What needs to be done: Repeat exactly what appears from the opening line of the listing to the line with "for node in", inclusive.

Available data:
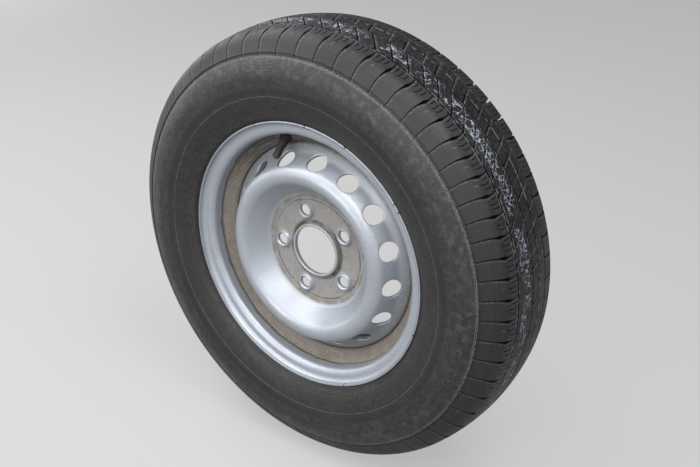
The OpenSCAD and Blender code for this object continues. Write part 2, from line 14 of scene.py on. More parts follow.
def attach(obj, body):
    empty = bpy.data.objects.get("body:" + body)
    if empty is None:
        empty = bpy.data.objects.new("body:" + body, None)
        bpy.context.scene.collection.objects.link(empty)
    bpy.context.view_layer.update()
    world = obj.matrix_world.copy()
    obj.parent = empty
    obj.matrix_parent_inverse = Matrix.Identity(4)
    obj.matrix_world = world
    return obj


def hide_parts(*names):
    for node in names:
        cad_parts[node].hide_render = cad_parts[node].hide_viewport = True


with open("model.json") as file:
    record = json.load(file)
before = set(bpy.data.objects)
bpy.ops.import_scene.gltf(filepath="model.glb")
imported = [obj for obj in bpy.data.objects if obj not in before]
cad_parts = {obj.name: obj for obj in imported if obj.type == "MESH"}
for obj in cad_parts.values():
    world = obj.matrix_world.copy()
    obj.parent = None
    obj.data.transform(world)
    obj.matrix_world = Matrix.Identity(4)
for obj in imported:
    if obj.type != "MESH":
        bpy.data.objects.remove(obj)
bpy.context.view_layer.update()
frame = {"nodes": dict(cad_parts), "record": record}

The answer:
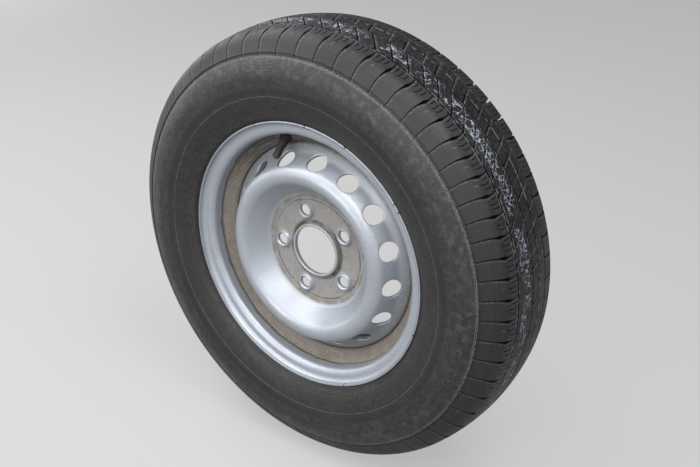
The OpenSCAD and Blender code for this object continues. Write part 2, from line 14 of scene.py on. More parts follow.
def attach(obj, body):
    empty = bpy.data.objects.get("body:" + body)
    if empty is None:
        empty = bpy.data.objects.new("body:" + body, None)
        bpy.context.scene.collection.objects.link(empty)
    bpy.context.view_layer.update()
    world = obj.matrix_world.copy()
    obj.parent = empty
    obj.matrix_parent_inverse = Matrix.Identity(4)
    obj.matrix_world = world
    return obj


def hide_parts(*names):
    for node in names:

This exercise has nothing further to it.